"All triangles are isosceles" is a famous geometric fallacy (see below). Unlike many other fallacies its flaw is subtle and hard to spot, so it is often used as a cautionary example against the "danger in diagrams", e.g. in Greenberg's text, but always, it seems, without attribution. It feels so much in the spirit of Euclid that one would think it may go back to antiquity, and Euclid did write a book of fallacies called Pseudaria, now lost. But no, only four geometric fallacies survive from antiquity, and "all triangles are isosceles" is not one of them.

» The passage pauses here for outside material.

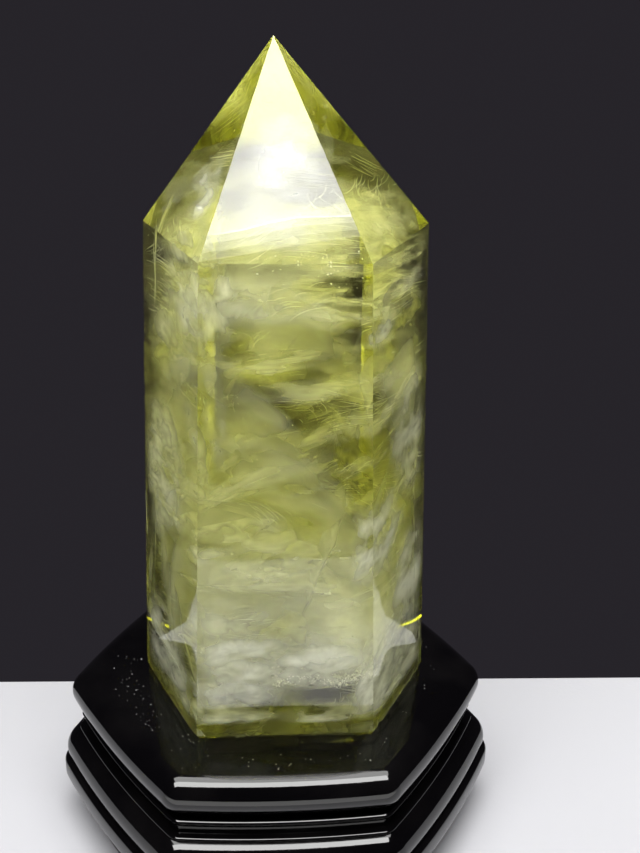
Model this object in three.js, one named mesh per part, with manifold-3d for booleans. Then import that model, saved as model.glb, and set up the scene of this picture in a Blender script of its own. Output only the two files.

So where did it come from, who came up with it? Or if that can not be traced, what is the earliest known appearence? I am also interested in tracking the origins of other geometric fallacies.
"Proof":
If the angle bisector at A and the perpendicular bisector of BC are parallel, then ABC is isosceles. On the other hand, if they are not parallel, they intersect at a point, which we call P, and we can draw the perpendiculars from P to AB at E, and to AC at F. Now, the two triangles labeled "alpha" in this figure have equal angles and share a common side, so they are equal by angle-side-angle. Therefore, PE = PF. Also, since D is the midpoint of BC, the triangles labeled "gamma" are equal right triangles by side-angle-side, and so PB = PC. From this it follows that the triangles labeled "beta" are right triangles with equal leg and hypotenuse, so equal to each other. Thus, we have BE+EA = CF+FA, meaning the triangle ABC is isosceles. (From mathpages)